- _Objective_
The listing below should be written out exactly; please include all of it.

- _Provided material_

##############################

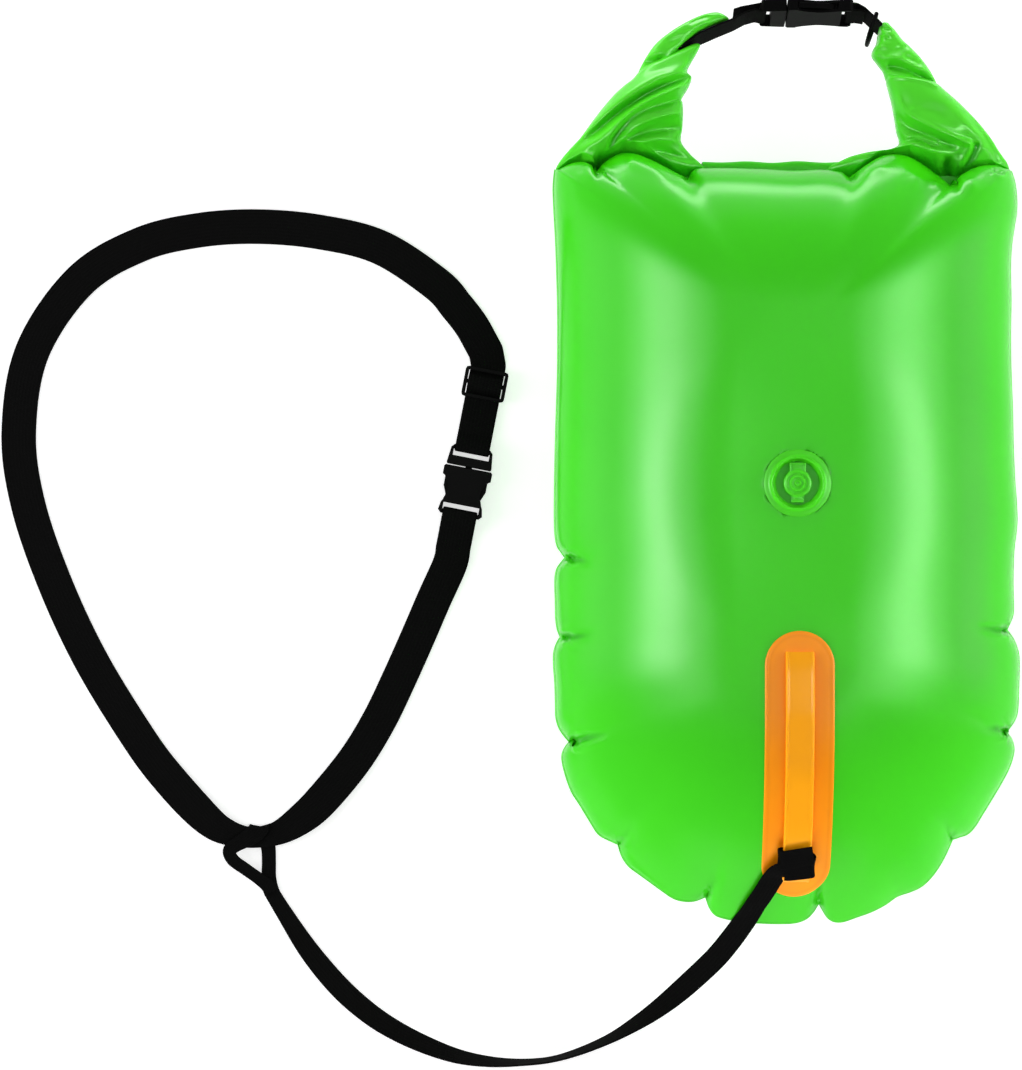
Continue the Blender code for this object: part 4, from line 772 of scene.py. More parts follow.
# Folds at the front film's top edge, where the rolled mouth pulls it down
SHOULDER_LINES = [
    valley(3, 2.4, 0.02, 0.8, (-133.2, 263), (-132.6, 257), (-131, 251)),
    ridge(1.2, 3, 0.2, 0.6, (-126, 262.5), (-124, 258), (-122, 253)),
    ridge(1.6, 5, 0.15, 0.5, (-112, 268), (-96, 260), (-80, 250.5)),
    valley(1.9, 3.4, 0.02, 0.8, (-70.4, 257), (-67, 252), (-61, 247.5)),
    valley(1.9, 3.2, 0.02, 0.8, (45.1, 258), (43.6, 252.5), (41, 248)),
    ridge(1.4, 4, 0.2, 0.5, (52, 256), (60, 259.5), (72, 260)),
    valley(2.3, 3, 0.02, 0.8, (114.6, 253), (114.4, 246), (113.8, 239)),
    ridge(1.5, 3.8, 0.2, 0.6, (104, 251), (101.5, 245), (99.5, 239)),
    ridge(1, 4, 0.3, 0.6, (91, 257), (86.5, 249), (83, 243)),
    ridge(1.2, 4, 0.2, 0.6, (124, 253), (126.5, 246), (128, 240)),
    valley(1.6, 1.8, 0.1, 0.4, (143, 261), (147.5, 258.6), (152, 258.4)),
]


class Side(Enum):
    """Which chamber, by the sign of its normal."""

    FRONT = 1
    REAR = -1


@dataclass(frozen=True)
class ChamberForm:
    """What one chamber has of its own.

    Attributes:
        flat: Share of the way out over which its crown is flat.
        top_power: How round its top end is, as the power of an ellipse.
        seat: Depth of its valve's seat, and the radii where that starts to rise and where it ends.
    """

    flat: float
    top_power: float
    seat: Place


CHAMBER_FORMS = {
    Side.FRONT: ChamberForm(0.24, 0.5, (3.5 * MM, 24.5 * MM, 108 * MM)),
    Side.REAR: ChamberForm(0.50, 1.6, (13.5 * MM, 24.5 * MM, 35 * MM)),
}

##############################

- _Task solution_
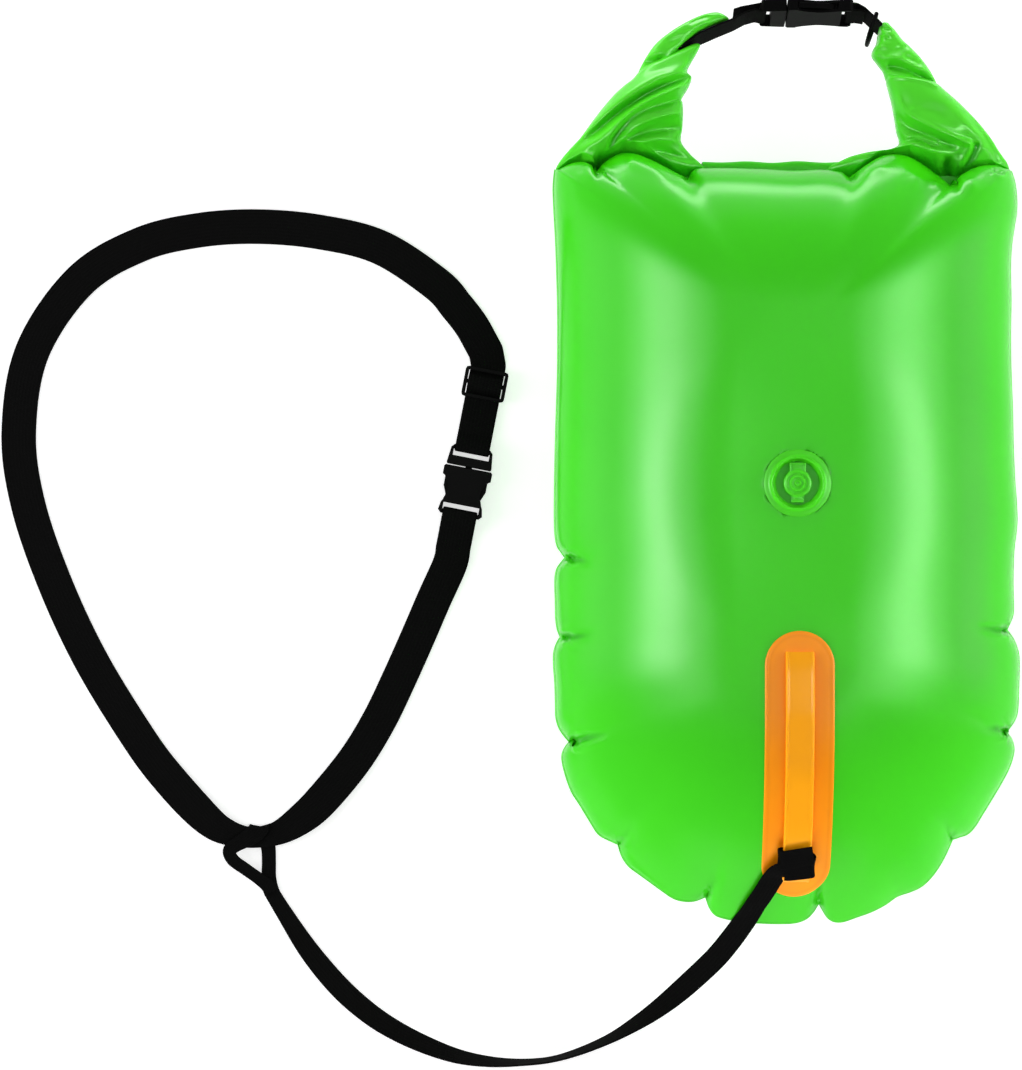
Continue the Blender code for this object: part 4, from line 772 of scene.py. More parts follow.
# Folds at the front film's top edge, where the rolled mouth pulls it down
SHOULDER_LINES = [
    valley(3, 2.4, 0.02, 0.8, (-133.2, 263), (-132.6, 257), (-131, 251)),
    ridge(1.2, 3, 0.2, 0.6, (-126, 262.5), (-124, 258), (-122, 253)),
    ridge(1.6, 5, 0.15, 0.5, (-112, 268), (-96, 260), (-80, 250.5)),
    valley(1.9, 3.4, 0.02, 0.8, (-70.4, 257), (-67, 252), (-61, 247.5)),
    valley(1.9, 3.2, 0.02, 0.8, (45.1, 258), (43.6, 252.5), (41, 248)),
    ridge(1.4, 4, 0.2, 0.5, (52, 256), (60, 259.5), (72, 260)),
    valley(2.3, 3, 0.02, 0.8, (114.6, 253), (114.4, 246), (113.8, 239)),
    ridge(1.5, 3.8, 0.2, 0.6, (104, 251), (101.5, 245), (99.5, 239)),
    ridge(1, 4, 0.3, 0.6, (91, 257), (86.5, 249), (83, 243)),
    ridge(1.2, 4, 0.2, 0.6, (124, 253), (126.5, 246), (128, 240)),
    valley(1.6, 1.8, 0.1, 0.4, (143, 261), (147.5, 258.6), (152, 258.4)),
]


class Side(Enum):
    """Which chamber, by the sign of its normal."""

    FRONT = 1
    REAR = -1


@dataclass(frozen=True)
class ChamberForm:
    """What one chamber has of its own.

    Attributes:
        flat: Share of the way out over which its crown is flat.
        top_power: How round its top end is, as the power of an ellipse.
        seat: Depth of its valve's seat, and the radii where that starts to rise and where it ends.
    """

    flat: float
    top_power: float
    seat: Place


CHAMBER_FORMS = {
    Side.FRONT: ChamberForm(0.24, 0.5, (3.5 * MM, 24.5 * MM, 108 * MM)),
    Side.REAR: ChamberForm(0.50, 1.6, (13.5 * MM, 24.5 * MM, 35 * MM)),
}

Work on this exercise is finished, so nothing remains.